Thursday, 14 May 2015

Ascension Day

Why is Ascension Day so neglected? (It probably does not help that in Britain – unlike secular France – it is not a public holiday.) I think it is because we find it hard to understand what we mean when we assert in the creeds, that Christ ‘ascended into heaven and is seated at the right hand of the Father.’ That may reflect the modernist obsession with ‘what actually happened’ – which makes much of our reading of the Bible problematic. We are not comfortable with mystery and metaphor; we are cowed by an over-respect for what we think of as scientific facts.

But the important thing about the Ascension is not so much ‘what actually happened’, but the significance of the event. For the accounts we rely upon Luke and Acts, which give us the only explicit narrative of Jesus’ ascent ‘into heaven’. Indeed, we are given two distinct accounts: one to finish the Gospel, which ends where it began, in Jerusalem, and one to begin the Acts of the early church, which traces the growth of that Spirit-filled community from Jerusalem to Rome. The writer is telling us that Jesus’ life and ministry have a beginning and an end; but the life of the church continues - in the power from on high, promised by the glorified Lord.

Although the other Gospels (apart from the later ending to Mark) do not describe an ascension, it is implicit in the accounts of the appearances of the risen Christ in both Matthew and John. The former ends with the commission to the disciples on a mountain in Galilee, with the promise ‘I am with you always, to the very end of the age.’ Since there are no further accounts of appearances, this is clearly both an end (as in Luke) and a beginning of a new relationship with God (as in Acts.) And in John, there is the message given to Mary Magdalene in the garden ‘I am ascending to my Father and your Father, to my God and your God.’  It seems that John is saying that resurrection is completed by ascension (so Mary must not try to cling to Jesus during the transition.) And that is supported by the way that in the Epistle to Hebrews, the language of exaltation largely replaces that of resurrection.

The theological point is that the victory of Christ really transcends our comprehension. It is not a resuscitated human being whom the disciples encounter and in whom we believe, but a human being who – in a physical but not restrictedly material form – is now united with the divine glory. That may be why Luke makes such a clear connection between the Ascension and the Transfiguration which prefigured it (and why Matthew places his main account of the appearance of the risen One on a mountain in Galilee.)

Why the Ascension should matter to us is hidden in the insight of Hebrews that the exalted Christ is now for us a ‘Great High Priest’ who represents us in the glory, the presence of the Father. He is not further away from us as a result of ascending to the Father. Rather he is closer than he could ever be while subject to the limitations of material and historical existence.  Now he ‘always lives to intercede (for us.)’

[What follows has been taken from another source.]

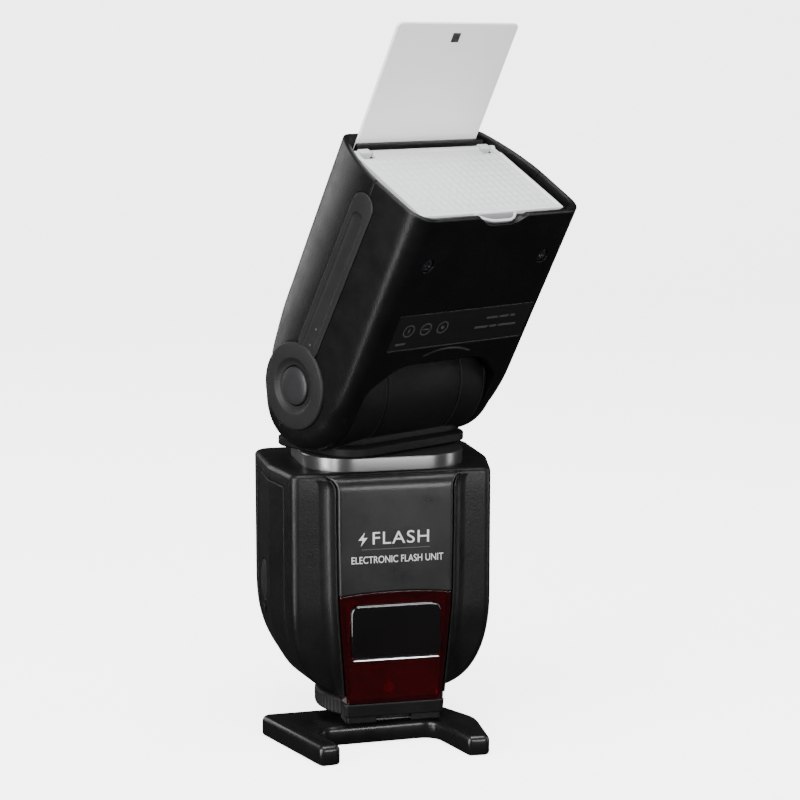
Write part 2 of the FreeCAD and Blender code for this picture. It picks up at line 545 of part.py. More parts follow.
feature("side_trim_left", side_trim(-1, True), HEAD)
feature("side_trim_right", side_trim(1, False), HEAD)
cap_body("release_button", dim("button_radius"), 3.6,
         HEAD * Placement(Vector(-34.2, 0, 0), Rotation(BACK, -90)))
feature("release_spring", rod(3.0, (-32.2, 0, 0), (-31.0, 0, 0)).cut(rod(2.4, (-33, 0, 0), (-30, 0, 0))), HEAD)

# Mouth of the head: bezel with the flash window and the slot for the card.
bezel_block = head_volume(2.0, 71.6, 75.6)
lens_hole = tray(-29.4, 29.4, -17.4, 15.4, 70, 80, 2)
card_hole = tray(-28.2, 28.2, 22.3, 27.5, 60, 90, 0.8)
rib = box(-28.0, 28.0, 20.8, 22.3, 75.6, LENGTH - 0.2)
feature("lens_bezel", fuse([cut(bezel_block, [lens_hole, card_hole]), rib]), HEAD)
fresnel = tray(-29.3, 29.3, -17.3, 15.3, 72.4, 74.4, 2)
grooves = [box(-28, 28, y, y + 0.8, 74.0, 75) for y in [-16 + 2.0 * i for i in range(15)]]
feature("flash_lens", fresnel.cut(Part.makeCompound(grooves)), HEAD)

PANEL_Y = 18.4
panel = tray(-31.5, 31.5, -18.6, PANEL_Y, 76.2, 77.6, 1.5)
panel = cut(panel, [box(a, b, PANEL_Y - 3.4, 30, 70, 80) for a, b in ((-29.4, -23.6), (23.6, 29.4))])
tab = prism([(-9.6, -18.2, 76.2), (-6.4, -22.8, 76.2), (6.4, -22.8, 76.2), (9.6, -18.2, 76.2)], [0.3, 5, 5, 0.3],
            (0, 0, 1.4))
panel = fuse([panel, tab, rod(1.0, (-31.2, PANEL_Y, 77.0), (-29.4, PANEL_Y, 77.0)),
              rod(1.0, (29.4, PANEL_Y, 77.0), (31.2, PANEL_Y, 77.0)),
              rod(1.0, (-23.6, PANEL_Y, 77.0), (23.6, PANEL_Y, 77.0))])
pin_bore = rod(0.45 + FIT, (-40, PANEL_Y, 77.0), (40, PANEL_Y, 77.0))
feature("wide_panel", panel.cut(pin_bore), HEAD)
lugs = [box(a, b, PANEL_Y - 1.0, PANEL_Y + 1.4, 75.6, 78.0) for a, b in ((-28.8, -24.2), (24.2, 28.8))]
feature("panel_pin", rod(0.45, (-30.4, PANEL_Y, 77.0), (30.4, PANEL_Y, 77.0)), HEAD)
feature("panel_lugs", Part.makeCompound([lug.cut(rod(0.45, (-40, PANEL_Y, 77.0), (40, PANEL_Y, 77.0)))
                                         for lug in lugs]), HEAD)

# Bounce card: leans back a little, drawn out of its slot.
card_place = HEAD * Placement(Vector(0, 23.5, LENGTH), Rotation(ACROSS, -dim("card_lean")))
half_card = dim("card_width") / 2
card = slab(-half_card, half_card, -8.4, 41.6, -0.5, 0.5, 1.6)
feature("bounce_card", card, card_place)

# Flash tube, reflector and zoom carriage.
bowl = prism([(-26, -11, 70), (-26, 11, 70), (-26, 9.5, 62), (-26, 5.0, 53.0), (-26, -5.0, 53.0), (-26, -9.5, 62)],
             [0.2, 0.2, 10, 3, 3, 10], (52, 0, 0))
hollow = prism([(-25.2, -10.2, 70.5), (-25.2, 10.2, 70.5), (-25.2, 8.8, 62.2), (-25.2, 4.3, 53.8),
                (-25.2, -4.3, 53.8), (-25.2, -8.8, 62.2)], [0.2, 0.2, 10, 3, 3, 10], (50.4, 0, 0))
tube_hole = rod(2.0, (-40, 0, 57.4), (40, 0, 57.4))
feature("reflector", cut(bowl, [hollow, tube_hole]), HEAD)
feature("flash_tube", rod(2.0, (-27.4, 0, 57.4), (27.4, 0, 57.4)), HEAD)
feature("tube_caps", Part.makeCompound([rod(2.6, (-29.6, 0, 57.4), (-27.4, 0, 57.4)),
                                        rod(2.6, (27.4, 0, 57.4), (29.6, 0, 57.4))]), HEAD)
SCREW_AT = (8.0, -13.0)
GUIDE_AT = (-8.0, 13.5)
MOTOR_TOP = 33.5
carriage = fuse([box(-14, 14, -7.4, 7.4, 48.6, 53.0), box(4, 12, -17, -6, 48.6, 53.0),
                 box(-12, -4, 6, 17.5, 48.6, 53.0)])
bores = [rod(1.5 + FIT, (x, y, 40), (x, y, 60)) for x, y in (SCREW_AT, GUIDE_AT)]
feature("zoom_carriage", cut(carriage, bores + [bowl]), HEAD)
feature("lead_screw", rod(1.5, (*SCREW_AT, MOTOR_TOP), (*SCREW_AT, 56.0)), HEAD)
feature("guide_rod", rod(1.5, (*GUIDE_AT, 25.0), (*GUIDE_AT, 56.0)), HEAD)
feature("zoom_motor", rod(5.5, (*SCREW_AT, 25.0), (*SCREW_AT, MOTOR_TOP)), HEAD)

# ---------------------------------------------------------------- checks and export
doc.recompute()
for item in doc.Objects:
    if "Invalid" in item.State or "Error" in item.State:
        raise RuntimeError("%s did not recompute: %s" % (item.Name, item.State))
total = 0
for item in nodes:
    if item.Shape.isNull() or not item.Shape.isValid():
        raise RuntimeError("%s has no valid shape" % item.Label)
    if item.Shape.Volume <= 0:
        raise RuntimeError("%s has no volume" % item.Label)
    item.Shape.exportStep("parts/%s.step" % item.Label)
    total += 1
    box_mm = item.Shape.BoundBox
    print("%-18s solids %2d  vol %9.1f  x %6.1f %6.1f  y %6.1f %6.1f  z %6.1f %6.1f" % (
        item.Label, len(item.Shape.Solids), item.Shape.Volume, box_mm.XMin, box_mm.XMax,
        box_mm.YMin, box_mm.YMax, box_mm.ZMin, box_mm.ZMax))
print("wrote %d sub-parts" % total)
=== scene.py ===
"""Looks of a camera flash on its table stand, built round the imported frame.

Shapes are drawn in millimetres in the row frame (+Z up, front towards -Y) and scaled to metres on the way in.
The head is drawn upright about its pivot and placed by HEAD, which tips it forward and swivels it.
"""
import math

import bmesh
import bpy
from mathutils import Matrix, Vector


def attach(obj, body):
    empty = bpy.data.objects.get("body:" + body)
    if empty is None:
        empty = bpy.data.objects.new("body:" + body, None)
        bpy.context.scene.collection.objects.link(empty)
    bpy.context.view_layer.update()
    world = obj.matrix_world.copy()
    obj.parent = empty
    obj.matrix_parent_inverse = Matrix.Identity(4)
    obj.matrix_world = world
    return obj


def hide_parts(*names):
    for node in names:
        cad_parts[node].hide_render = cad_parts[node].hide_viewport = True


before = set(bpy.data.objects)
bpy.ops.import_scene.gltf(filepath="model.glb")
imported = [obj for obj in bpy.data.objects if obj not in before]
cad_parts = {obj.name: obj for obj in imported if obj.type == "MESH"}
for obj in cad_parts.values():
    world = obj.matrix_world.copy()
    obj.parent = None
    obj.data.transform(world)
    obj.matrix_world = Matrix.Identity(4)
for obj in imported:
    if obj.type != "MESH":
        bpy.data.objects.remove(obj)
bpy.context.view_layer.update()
scene = bpy.context.scene

MM = 0.001
PIVOT = 122.0  # height of the tilt axis
HINGE_Y = -1.7  # the tilt axis lies in front of the swivel axis
SWIVEL_ANGLE = math.radians(29.5)
TILT_ANGLE = math.radians(30)
SWIVEL = Matrix.Rotation(SWIVEL_ANGLE, 4, "Z")
HEAD = SWIVEL @ Matrix.Translation((0, HINGE_Y, PIVOT)) @ Matrix.Rotation(TILT_ANGLE, 4, "X")
HOME = Matrix.Identity(4)
METRES = Matrix.Scale(MM, 4)


# ------------------------------------------------------------------ outlines and solids
def arc_corner(before, here, after, radius, steps):
    """Points that round one corner of an outline."""
    here = Vector(here)
    a = (Vector(before) - here).normalized()
    b = (Vector(after) - here).normalized()
    half = a.angle(b) / 2
    if radius <= 0 or half < 1e-3 or abs(half - math.pi / 2) < 1e-3:
        return [here.copy() for _ in range(steps + 1)] if steps and radius > 0 else [here]
    centre = here + (a + b).normalized() * (radius / math.sin(half))
    start = here + a * (radius / math.tan(half)) - centre
    end = here + b * (radius / math.tan(half)) - centre
    turn = start.angle_signed(end)
    return [centre + Matrix.Rotation(-turn * i / steps, 2) @ start for i in range(steps + 1)]


def outline(points, radii, steps=6):
    """Closed 2-D outline with rounded corners."""
    if not isinstance(radii, (list, tuple)):
        radii = [radii] * len(points)
    out = []
    for i, (point, radius) in enumerate(zip(points, radii)):
        out += arc_corner(points[i - 1], point, points[(i + 1) % len(points)], radius, steps)
    return out


def rectangle(x0, x1, y0, y1, radius=0.0, steps=5):
    """Rounded rectangle."""
    return outline([(x0, y0), (x1, y0), (x1, y1), (x0, y1)], radius, steps)


def around(count):
    """Angles of a full turn, evenly spaced."""
    return [2 * math.pi * i / count for i in range(count)]


def circle(radius, count=48, centre=(0.0, 0.0)):
    """Circle as an outline."""
    return [Vector((centre[0] + radius * math.cos(a), centre[1] + radius * math.sin(a)))
            for a in around(count)]


PLANES = {
    "XY": lambda u, v, w: (u, v, w),
    "XZ": lambda u, v, w: (u, w, v),
    "YZ": lambda u, v, w: (w, u, v),
}


def loft(rings, loop=False):
    """Closed solid through rings of 3-D points, capped at both ends unless it closes on itself."""
    bm = bmesh.new()
    rows = [[bm.verts.new(p) for p in ring] for ring in rings]
    count = len(rings[0])
    pairs = list(zip(rows, rows[1:]))
    if loop:
        pairs.append((rows[-1], rows[0]))
    for low, high in pairs:
        for i in range(count):
            j = (i + 1) % count
            bm.faces.new((low[i], low[j], high[j], high[i]))
    if not loop:
        bm.faces.new(list(reversed(rows[0])))
        bm.faces.new(rows[-1])
    bmesh.ops.remove_doubles(bm, verts=bm.verts, dist=1e-5)
    bmesh.ops.recalc_face_normals(bm, faces=bm.faces)
    return bm


def prism(points, low, high, plane="XY"):
    """Solid with one outline, pushed from low to high across a plane."""
    place = PLANES[plane]
    return loft([[place(p[0], p[1], w) for p in points] for w in (low, high)])


def stepped(sections, plane="XY"):
    """Solid through (outline, height) sections."""
    place = PLANES[plane]
    return loft([[place(p[0], p[1], w) for p in points] for points, w in sections])


def soft_plate(points, low, high, edge, plane="XY", both=True, steps=4):
    """Plate whose edges are rounded over by scaling its outline in towards its middle."""
    cx = sum(p[0] for p in points) / len(points)
    cy = sum(p[1] for p in points) / len(points)
    wide = max(p[0] for p in points) - min(p[0] for p in points)
    tall = max(p[1] for p in points) - min(p[1] for p in points)

    def drawn(inset):
        return [(cx + (p[0] - cx) * (1 - 2 * inset / wide), cy + (p[1] - cy) * (1 - 2 * inset / tall))
                for p in points]

    sections = []
    if both:
        for i in range(steps + 1):
            a = math.pi / 2 * i / steps
            sections.append((drawn(edge * (1 - math.sin(a))), low + edge * (1 - math.cos(a))))
    else:
        sections.append((points, low))
    for i in range(steps + 1):
        a = math.pi / 2 * i / steps
        sections.append((drawn(edge * (1 - math.cos(a))), high - edge * (1 - math.sin(a))))
    return stepped(sections, plane)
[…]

But he is still the incarnate One, and still bears the wounds of his Passion. The Word made flesh continues in some way to be fully human as well as fully divine. In words of A.W. Tozer ‘there is a man in heaven.’ This means – in a way we cannot grasp fully – that there is an eternal bridge between humanity and God, between the two realities we call ‘earth’ and ‘heaven’. In Jesus’ exaltation, our humanity is re-affirmed and shown to be ‘capax Dei’ – capable of sharing in an intimate relationship with the Divine.


Is Ascension Day important? It certainly is!